**GOAL:** Reproduce exactly the lines below, from the first through the one containing "self.rng = random.Random(seed)", and nothing more.

**GIVEN DATA:**
= = = =
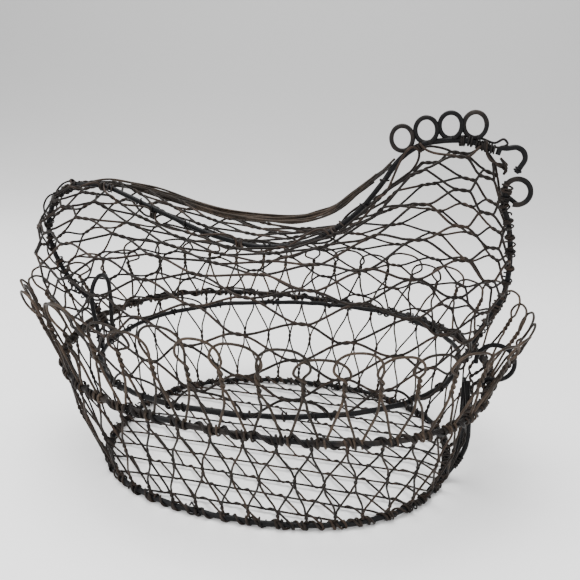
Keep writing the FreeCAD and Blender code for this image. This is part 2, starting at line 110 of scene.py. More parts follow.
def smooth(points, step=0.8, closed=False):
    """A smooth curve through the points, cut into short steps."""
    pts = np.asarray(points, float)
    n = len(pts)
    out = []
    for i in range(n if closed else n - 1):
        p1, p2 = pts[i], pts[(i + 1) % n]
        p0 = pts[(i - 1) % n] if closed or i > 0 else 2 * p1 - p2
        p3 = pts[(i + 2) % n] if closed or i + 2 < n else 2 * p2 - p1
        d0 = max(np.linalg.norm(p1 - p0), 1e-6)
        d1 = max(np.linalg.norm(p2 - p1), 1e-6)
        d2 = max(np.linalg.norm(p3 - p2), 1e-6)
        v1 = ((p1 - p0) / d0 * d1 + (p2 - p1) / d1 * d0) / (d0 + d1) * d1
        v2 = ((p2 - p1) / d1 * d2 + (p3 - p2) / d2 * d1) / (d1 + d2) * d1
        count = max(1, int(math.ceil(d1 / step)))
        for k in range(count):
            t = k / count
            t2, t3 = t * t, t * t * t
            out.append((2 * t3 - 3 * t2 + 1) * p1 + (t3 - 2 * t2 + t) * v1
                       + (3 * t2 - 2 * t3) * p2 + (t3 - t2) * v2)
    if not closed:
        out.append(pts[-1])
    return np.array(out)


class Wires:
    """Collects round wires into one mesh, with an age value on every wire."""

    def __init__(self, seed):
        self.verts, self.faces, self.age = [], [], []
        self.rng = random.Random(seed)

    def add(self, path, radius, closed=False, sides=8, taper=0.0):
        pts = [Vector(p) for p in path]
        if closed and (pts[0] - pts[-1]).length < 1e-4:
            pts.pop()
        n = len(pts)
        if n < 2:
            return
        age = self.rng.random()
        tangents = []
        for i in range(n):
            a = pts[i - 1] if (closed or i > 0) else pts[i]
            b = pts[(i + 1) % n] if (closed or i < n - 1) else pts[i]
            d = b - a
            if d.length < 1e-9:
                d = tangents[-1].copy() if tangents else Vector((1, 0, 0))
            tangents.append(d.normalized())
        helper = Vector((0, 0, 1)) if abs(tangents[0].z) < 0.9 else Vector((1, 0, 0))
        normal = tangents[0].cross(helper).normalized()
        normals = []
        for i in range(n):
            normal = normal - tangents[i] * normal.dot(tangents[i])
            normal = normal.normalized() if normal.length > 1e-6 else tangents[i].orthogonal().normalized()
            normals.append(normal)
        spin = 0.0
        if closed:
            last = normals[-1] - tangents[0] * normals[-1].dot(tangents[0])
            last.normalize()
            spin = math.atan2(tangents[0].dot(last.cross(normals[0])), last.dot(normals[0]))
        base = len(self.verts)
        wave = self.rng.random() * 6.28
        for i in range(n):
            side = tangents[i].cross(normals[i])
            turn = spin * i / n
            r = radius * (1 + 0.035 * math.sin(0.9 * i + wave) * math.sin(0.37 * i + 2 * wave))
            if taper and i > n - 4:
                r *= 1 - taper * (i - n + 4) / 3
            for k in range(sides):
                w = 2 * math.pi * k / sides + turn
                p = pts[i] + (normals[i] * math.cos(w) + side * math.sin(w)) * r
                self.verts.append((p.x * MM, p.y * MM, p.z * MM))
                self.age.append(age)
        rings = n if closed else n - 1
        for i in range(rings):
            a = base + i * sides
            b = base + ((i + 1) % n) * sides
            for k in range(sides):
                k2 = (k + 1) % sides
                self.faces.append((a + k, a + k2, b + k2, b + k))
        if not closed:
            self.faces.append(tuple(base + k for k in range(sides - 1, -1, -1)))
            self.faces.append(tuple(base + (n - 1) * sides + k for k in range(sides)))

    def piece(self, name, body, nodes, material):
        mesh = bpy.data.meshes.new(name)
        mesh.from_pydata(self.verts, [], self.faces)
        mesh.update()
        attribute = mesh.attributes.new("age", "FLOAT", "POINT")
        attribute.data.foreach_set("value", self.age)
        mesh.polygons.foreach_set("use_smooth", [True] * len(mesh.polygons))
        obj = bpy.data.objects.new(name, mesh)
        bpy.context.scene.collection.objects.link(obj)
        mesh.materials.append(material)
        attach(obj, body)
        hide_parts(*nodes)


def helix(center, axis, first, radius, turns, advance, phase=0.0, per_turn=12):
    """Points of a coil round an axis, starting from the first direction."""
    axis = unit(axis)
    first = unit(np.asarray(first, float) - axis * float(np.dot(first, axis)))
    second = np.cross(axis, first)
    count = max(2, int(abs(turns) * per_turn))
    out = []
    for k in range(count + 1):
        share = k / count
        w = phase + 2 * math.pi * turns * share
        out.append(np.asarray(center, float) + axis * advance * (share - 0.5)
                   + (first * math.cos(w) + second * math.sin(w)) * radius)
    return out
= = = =
**THE OUTPUT:**
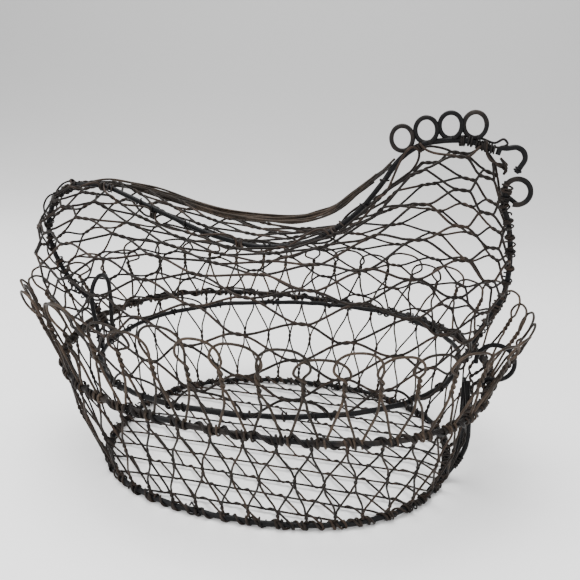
Keep writing the FreeCAD and Blender code for this image. This is part 2, starting at line 110 of scene.py. More parts follow.
def smooth(points, step=0.8, closed=False):
    """A smooth curve through the points, cut into short steps."""
    pts = np.asarray(points, float)
    n = len(pts)
    out = []
    for i in range(n if closed else n - 1):
        p1, p2 = pts[i], pts[(i + 1) % n]
        p0 = pts[(i - 1) % n] if closed or i > 0 else 2 * p1 - p2
        p3 = pts[(i + 2) % n] if closed or i + 2 < n else 2 * p2 - p1
        d0 = max(np.linalg.norm(p1 - p0), 1e-6)
        d1 = max(np.linalg.norm(p2 - p1), 1e-6)
        d2 = max(np.linalg.norm(p3 - p2), 1e-6)
        v1 = ((p1 - p0) / d0 * d1 + (p2 - p1) / d1 * d0) / (d0 + d1) * d1
        v2 = ((p2 - p1) / d1 * d2 + (p3 - p2) / d2 * d1) / (d1 + d2) * d1
        count = max(1, int(math.ceil(d1 / step)))
        for k in range(count):
            t = k / count
            t2, t3 = t * t, t * t * t
            out.append((2 * t3 - 3 * t2 + 1) * p1 + (t3 - 2 * t2 + t) * v1
                       + (3 * t2 - 2 * t3) * p2 + (t3 - t2) * v2)
    if not closed:
        out.append(pts[-1])
    return np.array(out)


class Wires:
    """Collects round wires into one mesh, with an age value on every wire."""

    def __init__(self, seed):
        self.verts, self.faces, self.age = [], [], []
        self.rng = random.Random(seed)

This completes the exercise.